É preciso que algo muito extraordinário aconteça no Brasil para que ele compareça ao noticiário, na Inglaterra. Como nos outros países europeus, a imprensa, na Inglaterra, concentra o espaço dedicado ao chamado Terceiro Mundo nas respectivas ex-colônias. Assim, se quiser se tornar um especialista em Malásia, por exemplo, assista uma semana de televisão inglesa.

Considerando tudo isso, o livro 1964 — A Revolução para Inglês Ver contém uma inflação de informação sobre o Brasil, conforme o viram diplomatas ingleses num momento intrincado da história do País.

A visão é estereotipada? Em meio aos boatos de golpe, no caliente fevereiro de 1964, o embaixador britânico, Leslie Fry, explicava ao Foreign Office: “É totalmente inconcebível que alguma coisa venha a interferir nesta orgia sem fim e, por isso, nenhum acontecimento político significativo deverá acontecer nas próximas semanas.” O exagero aqui não está na avaliação.

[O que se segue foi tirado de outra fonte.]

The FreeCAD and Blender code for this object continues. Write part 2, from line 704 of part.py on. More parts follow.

Todos sabemos que, durante carnaval e Copa do Mundo, o Brasil pára. A expressão orgia sem fim é que trai o misto de complexo de superioridade intelectual e sofrido despeito com que os ingleses encaram esta fatia libidinosa do planeta.

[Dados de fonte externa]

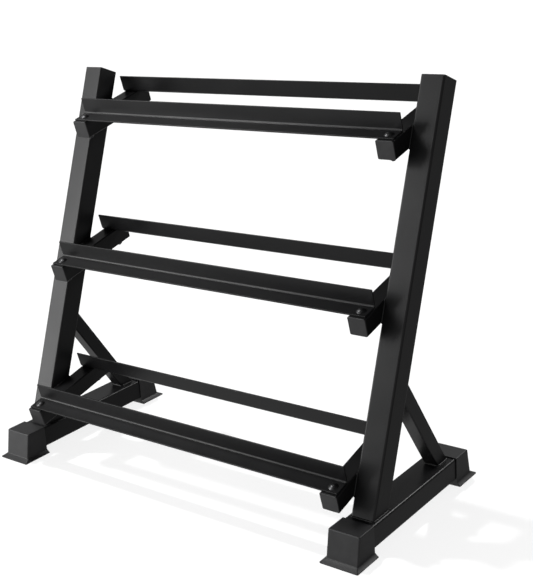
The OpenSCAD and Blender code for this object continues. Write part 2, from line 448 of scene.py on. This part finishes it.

As previsões fracassaram? “A situação continua incerta e grave, mas não é desesperadora e eu não acredito que o presidente Goulart venha a fazer outras provocações, a ponto de convidar os militares a deflagrarem um golpe de Estado”, assegura, uma semana antes do golpe, S. W. Martin, especialista do Foreign Office em América Latina. Ou o embaixador, garantindo, prematuramente, em julho de 1965: “A fase repressiva acabou logo.” O futurólogo que nunca tenha errado que atire a primeira pedra.

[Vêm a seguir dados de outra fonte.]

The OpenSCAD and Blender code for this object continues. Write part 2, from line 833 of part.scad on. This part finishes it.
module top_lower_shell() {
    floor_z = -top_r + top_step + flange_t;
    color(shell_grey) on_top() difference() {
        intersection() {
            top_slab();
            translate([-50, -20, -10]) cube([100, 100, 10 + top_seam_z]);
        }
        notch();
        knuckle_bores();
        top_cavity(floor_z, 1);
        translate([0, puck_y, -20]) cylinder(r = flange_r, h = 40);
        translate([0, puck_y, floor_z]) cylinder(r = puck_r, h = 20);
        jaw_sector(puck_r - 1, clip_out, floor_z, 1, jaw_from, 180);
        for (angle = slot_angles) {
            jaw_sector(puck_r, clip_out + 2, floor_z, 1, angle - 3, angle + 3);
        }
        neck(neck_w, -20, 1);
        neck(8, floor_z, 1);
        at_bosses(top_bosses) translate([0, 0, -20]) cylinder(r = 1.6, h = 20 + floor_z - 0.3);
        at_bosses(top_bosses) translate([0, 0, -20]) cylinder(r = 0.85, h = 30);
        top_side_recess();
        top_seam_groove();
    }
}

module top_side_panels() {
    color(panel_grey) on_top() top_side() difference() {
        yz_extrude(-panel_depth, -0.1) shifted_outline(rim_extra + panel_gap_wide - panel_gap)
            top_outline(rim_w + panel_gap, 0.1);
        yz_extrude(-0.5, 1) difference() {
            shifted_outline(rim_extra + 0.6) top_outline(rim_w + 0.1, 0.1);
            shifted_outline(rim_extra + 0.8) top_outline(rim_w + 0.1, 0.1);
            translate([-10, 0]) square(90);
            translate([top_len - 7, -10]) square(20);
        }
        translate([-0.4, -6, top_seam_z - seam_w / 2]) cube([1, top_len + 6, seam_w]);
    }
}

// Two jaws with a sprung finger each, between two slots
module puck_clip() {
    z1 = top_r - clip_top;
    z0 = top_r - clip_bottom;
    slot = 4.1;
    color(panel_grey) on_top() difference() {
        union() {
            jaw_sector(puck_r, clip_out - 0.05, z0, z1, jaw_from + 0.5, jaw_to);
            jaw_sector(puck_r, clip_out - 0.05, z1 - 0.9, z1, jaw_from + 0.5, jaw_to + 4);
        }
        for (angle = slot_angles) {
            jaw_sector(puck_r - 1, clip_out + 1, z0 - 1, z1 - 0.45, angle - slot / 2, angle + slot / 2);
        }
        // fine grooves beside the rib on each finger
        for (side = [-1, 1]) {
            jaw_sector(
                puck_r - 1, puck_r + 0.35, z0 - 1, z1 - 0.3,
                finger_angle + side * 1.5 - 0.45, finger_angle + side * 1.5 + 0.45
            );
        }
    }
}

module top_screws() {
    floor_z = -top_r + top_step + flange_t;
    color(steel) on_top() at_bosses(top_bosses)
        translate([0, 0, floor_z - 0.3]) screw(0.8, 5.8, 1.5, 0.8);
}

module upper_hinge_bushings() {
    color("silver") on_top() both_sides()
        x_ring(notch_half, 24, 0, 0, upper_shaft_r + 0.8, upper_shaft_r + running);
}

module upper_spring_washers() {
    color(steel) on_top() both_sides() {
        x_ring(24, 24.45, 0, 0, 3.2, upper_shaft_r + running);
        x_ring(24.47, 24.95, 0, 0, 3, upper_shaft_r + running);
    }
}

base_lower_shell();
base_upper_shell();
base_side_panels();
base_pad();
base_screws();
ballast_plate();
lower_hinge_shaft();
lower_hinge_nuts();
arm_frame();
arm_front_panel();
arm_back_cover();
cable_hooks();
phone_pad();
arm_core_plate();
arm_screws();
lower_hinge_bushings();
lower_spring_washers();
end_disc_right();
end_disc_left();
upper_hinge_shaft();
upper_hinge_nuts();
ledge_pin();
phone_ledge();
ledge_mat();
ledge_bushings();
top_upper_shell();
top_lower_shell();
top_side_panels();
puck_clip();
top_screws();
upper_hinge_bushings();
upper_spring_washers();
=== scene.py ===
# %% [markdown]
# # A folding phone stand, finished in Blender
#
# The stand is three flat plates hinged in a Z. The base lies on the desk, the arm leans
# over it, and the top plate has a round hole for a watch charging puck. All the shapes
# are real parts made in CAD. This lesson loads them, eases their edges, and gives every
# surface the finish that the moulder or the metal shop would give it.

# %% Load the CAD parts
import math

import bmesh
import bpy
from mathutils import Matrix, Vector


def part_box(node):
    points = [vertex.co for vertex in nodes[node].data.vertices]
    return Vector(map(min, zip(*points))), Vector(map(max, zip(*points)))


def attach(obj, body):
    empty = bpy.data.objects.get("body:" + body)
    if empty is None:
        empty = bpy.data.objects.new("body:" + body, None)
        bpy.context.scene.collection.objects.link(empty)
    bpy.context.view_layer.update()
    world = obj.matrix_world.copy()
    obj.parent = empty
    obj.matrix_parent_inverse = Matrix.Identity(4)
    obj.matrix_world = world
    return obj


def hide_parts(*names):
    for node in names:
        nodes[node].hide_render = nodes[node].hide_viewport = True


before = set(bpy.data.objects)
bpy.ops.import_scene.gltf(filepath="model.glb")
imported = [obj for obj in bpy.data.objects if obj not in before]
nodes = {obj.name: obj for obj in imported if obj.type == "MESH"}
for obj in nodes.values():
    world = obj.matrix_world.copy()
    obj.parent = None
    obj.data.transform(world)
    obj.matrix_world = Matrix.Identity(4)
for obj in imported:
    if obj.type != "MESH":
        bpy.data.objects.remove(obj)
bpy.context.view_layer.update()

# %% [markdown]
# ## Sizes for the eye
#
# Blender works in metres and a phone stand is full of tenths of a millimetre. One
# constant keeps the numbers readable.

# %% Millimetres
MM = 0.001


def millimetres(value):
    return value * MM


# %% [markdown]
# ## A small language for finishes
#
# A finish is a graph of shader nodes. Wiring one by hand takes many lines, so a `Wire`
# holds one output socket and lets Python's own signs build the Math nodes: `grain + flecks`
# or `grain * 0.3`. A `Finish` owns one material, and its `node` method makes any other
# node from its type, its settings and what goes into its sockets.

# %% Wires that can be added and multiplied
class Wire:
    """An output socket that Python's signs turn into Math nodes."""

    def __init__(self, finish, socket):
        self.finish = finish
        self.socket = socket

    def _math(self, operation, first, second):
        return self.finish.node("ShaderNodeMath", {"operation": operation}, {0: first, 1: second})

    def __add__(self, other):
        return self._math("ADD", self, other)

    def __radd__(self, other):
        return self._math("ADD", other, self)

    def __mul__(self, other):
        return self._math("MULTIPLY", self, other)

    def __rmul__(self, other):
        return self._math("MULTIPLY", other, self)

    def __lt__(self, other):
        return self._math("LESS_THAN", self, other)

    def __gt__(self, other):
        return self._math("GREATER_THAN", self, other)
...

A atitude é paternalista? Acatando sugestão do Departamento de Estado americano, a chancelaria inglesa cogita de socorrer o Brasil, mergulhado em grave crise econômica, assim: “Nós poderíamos ajudar no treinamento de economistas, seja providenciando palestras ou oferecendo cursos no Reino Unido.” Como se o problema do Brasil, o País de economistas da categoria de Mário Henrique Simonsen, Roberto Campos e Celso Furtado, fosse ignorância técnica e não desfaçatez política.

É preciso reconhecer que a situação não era simples. Muitos telegramas foram consumidos na discussão sobre se e como a Grã-Bretanha reconheceria o novo governo. Afinal, o cargo de presidente podia mesmo ser declarado vago? João Goulart abandonara-o ou fora dele arrancado? Em qualquer caso, era importante, do ponto de vista diplomático, atentar para a Constituição brasileira? A saída encontrada foi o reconhecimento sem nenhum alarde,

apenas notificando o recebimento de uma mensagem qualquer do novo governo brasileiro. E quem acredita que só os brasileiros sabem dar jeitinho?